Nor did Scott’s influence end there. He was a notable author, writing works of great scholarship as well as campaigning arguments for the Gothic Revival.  He was a public figure and a leading advocate for design reform, not least through his role as champion of the Architectural Museum, now part of the V&A. He was a Royal Academician and professor of architecture at the Royal Academy, where his talks – later published as Lectures on the Rise and Development of Mediaeval Architecturewere attended by a generation of embryo architects. Still more importantly, because more immediately, Scott trained many – perhaps most – of the leading figures in nineteenth-century architecture. Through his office in the years between 1838 and 1878 passed such luminaries as George Edmund Street, George Frederick Bodley, E.R. Robson, T.G. Jackson, and perhaps as many as ninety others. That Street would go on to build the Royal Courts of Justice, Bodley design the cathedral in Washington DC, Robson erect Board Schools all across London, and Jackson transform the architecture of Oxford and Cambridge – and that all these men and Scott’s other pupils built very much more besides – is just another index of his importance.

Scott’s significance was acknowledged by his contemporaries and by posterity. He was knighted and awarded the Royal Institute of British Architects’ gold medal. At Queen Victoria’s insistence, he features on the Albert Memorial. She also sent a carriage to join the thirty-seven others which comprised Scott’s funeral cortège when he was interred – as part of a state funeral in all but name – at Westminster Abbey. Moreover, as the founder of a dynasty of architects, his name was perpetuated by his sons John Oldrid and George Gilbert Scott, junior. The latter, who died, drunk, mad, and – still worse for his career – a convert to Roman Catholicism, left architectural sons of his own, Adrian and Giles Gilbert Scott. Giles – later Sir Giles – designed Liverpool Cathedral, Bankside Power Station (now Tate Modern), and the original red telephone box. Scott’s great niece Elisabeth Scott was the architect of the Shakespeare Theatre at Stratford-upon-Avon, and his great- and great-great-grandsons still work in the profession.

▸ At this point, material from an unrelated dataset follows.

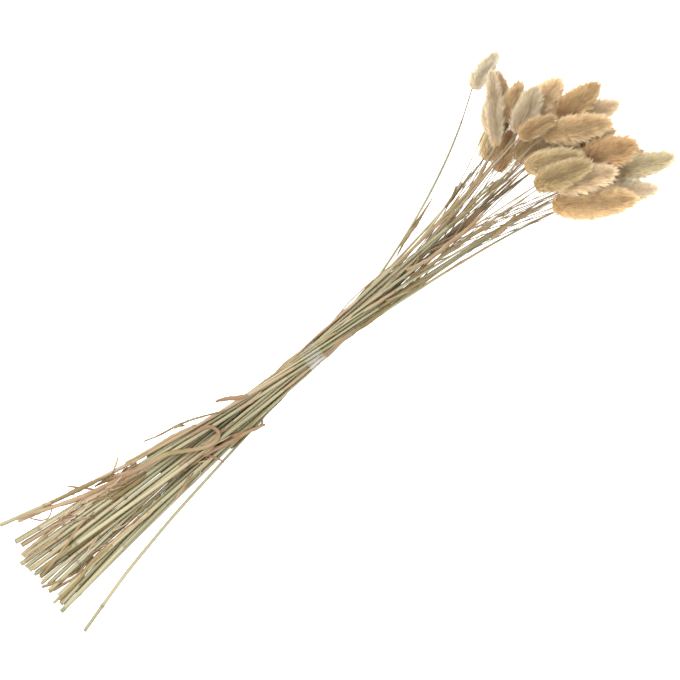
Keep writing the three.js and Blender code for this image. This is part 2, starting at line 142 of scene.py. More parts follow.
class Shader:
    """A node material, built up one node at a time."""

    def __init__(self, name):
        self.material = bpy.data.materials.new(name)
        self.material.use_nodes = True
        self.tree = self.material.node_tree
        self.tree.nodes.clear()

    def fill(self, socket, value):
        """Sets an input, or links it to an output."""
        if isinstance(value, bpy.types.NodeSocket):
            self.tree.links.new(value, socket)
        else:
            socket.default_value = value

    def add(self, kind, inputs=None, **settings):
        """Adds a node, fills its inputs, and returns its first output."""
        node = self.tree.nodes.new(kind)
        for name, value in settings.items():
            setattr(node, name, value)
        for name, value in (inputs or {}).items():
            self.fill(node.inputs[name], value)
        return node.outputs[0] if node.outputs else None

    def attribute(self, name, output="Fac"):
        node = self.tree.nodes.new("ShaderNodeAttribute")
        node.attribute_name = name
        return node.outputs[output]

    def mix(self, share, first, second, blend="MIX"):
        """The two colours mixed."""
        node = self.tree.nodes.new("ShaderNodeMix")
        node.data_type = "RGBA"
        node.blend_type = blend
        for name, value in (("Factor_Float", share), ("A_Color", first), ("B_Color", second)):
            self.fill(next(s for s in node.inputs if s.identifier == name), value)
        return next(s for s in node.outputs if s.identifier == "Result_Color")

    def layers(self, colour, *coats):
        """A colour with others laid over it, each with its share."""
        for share, coat in coats:
            colour = self.mix(share, colour, coat)
        return colour

    def math(self, operation, first, second, clamp=False):
        return self.add("ShaderNodeMath", {0: first, 1: second}, operation=operation, use_clamp=clamp)

    def span(self, value, low, high, to_low=0.0, to_high=1.0):
        """A value's range from low to high, stretched to another range."""
        return self.add("ShaderNodeMapRange", {
            "Value": value, "From Min": low, "From Max": high, "To Min": to_low, "To Max": to_high})

    def noise(self, vector, scale, stretch=(1, 1, 1), detail=NOISE_DETAIL):
        """Noise between 0 and 1 over a vector, drawn out along its axes."""
        drawn = self.add("ShaderNodeMapping", {"Vector": vector, "Scale": stretch})
        return self.add("ShaderNodeTexNoise", {"Vector": drawn, "Scale": scale, "Detail": detail})

    def vary(self, name, noise, reach):
        """A point value that noise moves by up to reach either way, kept from 0 to 1."""
        return self.math("ADD", self.attribute(name), self.span(noise, *NOISE_SPAN, -reach, reach), True)

    def bump(self, height, depth):
        return self.add("ShaderNodeBump", {"Height": height, "Distance": depth, "Strength": 1.0})

    def skin(self, inputs, glow=None):
        """Ends the material with a surface, which may let some light of a colour glow through."""
        surface = self.add("ShaderNodeBsdfPrincipled", inputs)
        if glow is not None:
            through = self.add("ShaderNodeBsdfTranslucent", {"Color": glow})
            surface = self.add("ShaderNodeMixShader", {0: SEE_THROUGH, 1: surface, 2: through})
        self.add("ShaderNodeOutputMaterial", {"Surface": surface})
        return self.material


# Each tint of fur: near the root, along the hair, and at its tip.
# The darker root is partly painted shade deep in the coat, and the paler tip partly painted light through the
# fringe.
FUR = {
    "head_cream": ((200, 164, 112), (238, 216, 176), (250, 241, 220)),
    "head_sand": ((200, 158, 108), (238, 210, 166), (250, 236, 210)),
    "head_tan": ((187, 144, 96), (230, 199, 147), (248, 231, 200)),
    "head_amber": ((188, 142, 88), (232, 198, 143), (248, 231, 194)),
    "head_umber": ((164, 120, 76), (214, 180, 132), (234, 206, 164)),
    "head_olive": ((192, 158, 108), (230, 208, 160), (244, 236, 206)),
}
# A brown for the fur's blotchy stains and browner awns, and for painted shade at the lower ends of crowded
# heads.
FUR_STAIN_AND_SHADE = linear(150, 98, 68)
STRAW_GREEN = linear(112, 113, 80)
STRAW_PALE = linear(160, 150, 118)
STRAW_PINK = linear(146, 120, 92)
STRAW_DARK = linear(76, 60, 38)
LEAF_PALE = linear(180, 160, 128)
LEAF_PINK = linear(152, 120, 86)
LEAF_GREEN = linear(128, 114, 66)
LEAF_DARK = linear(92, 62, 36)

# The scale of each noise, and how it is drawn out along a stem or leaf or round the tie.
FUR_BLOTCHES = 160.0
STRAW_STREAKS = (1300.0, (1, 1, 0.014))
STRAW_PATCHES = (60.0, (1, 1, 0.5))
LEAF_VEINS = (1400.0, (1, 1, 0.02))
LEAF_PATCHES = (90.0, (1, 1, 0.6))
LEAF_BURNS = (220.0, (1, 1, 0.4))
TAPE_CREASES = (260.0, (0.4, 1, 1))

# The range of a noise, or of the way up a hair, that shows, and how strongly at its two ends.
HAIR_SHOWS = (0.0, 0.55)
TIP_SHOWS = (0.5, 1.0)
BLOTCH_SHOWS = (0.56, 0.75, 0.0, 0.3)
STREAK_SHOWS = (0.44, 0.28, 0.0, 0.65)
VEIN_SHOWS = (0.46, 0.3, 0.0, 0.5)
BURN_SHOWS = (0.54, 0.74, 0.0, 0.45)
CREASE_SHOWS = (0.4, 0.7, 0.1, 0.45)

FUR_TONES = (0.79, 1.1)  # brightness of the darkest and the palest hairs
FUR_WHITENESS = 0.6  # how far the light that comes through hair is whitened
SEE_THROUGH = 0.2  # share of light that comes through hair and leaf
RIB_DEPTH = 0.12 * MM
VEIN_DEPTH = 0.1 * MM
CREASE_DEPTH = 0.4 * MM
STRAW_ROUGHNESS = (0.62, 0.42)
LEAST_HAZE = 0.02
TINTS = ("red", "green", "blue")


def fur_material(name):
    """Soft dry hair, faintly see-through: darker at the root, partly painted shade, and paler at the tip,
    partly painted light.
    """
    root, middle, tip = (linear(*tint) for tint in FUR[name])
    fur = Shader(name)
    rise = fur.attribute("rise")
    blotch = fur.noise(fur.add("ShaderNodeNewGeometry"), FUR_BLOTCHES, detail=2.0)
    # Over the hair's colour lie blotchy stains, then each point's own brown: real on awns, painted shade at
    # heads' lower ends.
    colour = fur.layers(
        root, (fur.span(rise, *HAIR_SHOWS), middle), (fur.span(rise, *TIP_SHOWS), tip),
        (fur.span(blotch, *BLOTCH_SHOWS), FUR_STAIN_AND_SHADE), (fur.attribute("stain"), FUR_STAIN_AND_SHADE))
    tone = fur.span(fur.attribute("shade"), 0.0, 1.0, *FUR_TONES)
    tints = [fur.math("MULTIPLY", tone, fur.attribute(channel)) for channel in TINTS]
    tint = fur.add("ShaderNodeCombineColor", dict(enumerate(tints)))
    colour = fur.mix(1.0, colour, tint, "MULTIPLY")
    glow = fur.mix(FUR_WHITENESS, colour, WHITE)
    return fur.skin({"Base Color": colour, "Roughness": 0.8, "Specular IOR Level": 0.2}, glow)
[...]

Surprisingly, however, these remarkable achievements and this extraordinary legacy have not spawned a substantial bibliography. There is just one – very brief – biography; a volume of collected essay; and a handful of scholarly articles about Scott. This is partly because of the scale of his accomplishments is so off-putting. It is much easier – and I write as one who did just this – to pick off one of the lesser or, any rate, less prolific Victorian architects. Thus we possess brilliant biographies of figures like William Burges, William Butterfield, and G.F. Bodley, but still lack a sustained monograph on Scott. He is, it seems, just too big a job to take on.

And the scale of Scott’s output is not the only bar to a big biography. There is, it seems, something a little unlovable about the man. His autobiography – typically, for such a colossus, the first ever autobiography by a British architect ever published – unhelpfully combines paragraphs of agonised self-rebuke with many pages of offputtingly self-serving celebration or justification. Given the scale of the enterprise, his architectural output was inevitably uneven in quality. Contemporaries came to condemn much of it, especially his restoration practice, and twentieth-century critics have, on the whole, tended to side with his opponents. Above all, historians and architects alike have seen Scott as the quintessential operator – a mercenary man, willing to toe the line, to change his style, to follow a trend: and to do all this just to make money. This does not fit well with heroic myth of the lone artist, nor attract writers like the passionate, idiosyncratic, even eccentric figures who have so often been the subject of architectural biography.

Gothic for the Steam Age is not the full-scale study that its subject so richly deserves. It is, however, written by one of the very few people who are capable of writing just such a book. Gavin Stamp has been researching modern British architecture for nearly as long as George Gilbert Scott was building it. Moreover, he is the acknowledged expert on Scott and the dynasty he created. He has written about Giles Gilbert Scott and published an important book on George Gilbert Scott junior. He was part of the team which produced the invaluable catalogue of Scott family drawings and he himself wrote the entries on George Gilbert junior and senior, Giles and Elisabeth Scott in the Oxford Dictionary of National Biography. A stalwart of the Victorian society, Stamp has visited – and lectured on – almost everything that George Gilbert Scott ever built.

The result of this long-term immersion in Scott’s life and work is a wonderful introduction to the subject. A brisk but informative and sympathetic biographical essay is followed by a beautifully-illustrated gazetteer, exploring in turn the ecclesiastical buildings and monuments, public buildings, schools and colleges, commercial projects, domestic commissions, and the restorations. The book will, as a result, be of value to all those who have encountered Scott’s work – and few in Britain can have escaped it. It is also invaluable as a teaching aid, not least because of the wonderfully well-selected and often very beautifully composed images the author has deployed throughout. Above all, one must hope that this marvellous entrée is the foretaste of still greater delights to come. Gothic in the Steam Age further confirms the importance of Scott and need for more work on his career.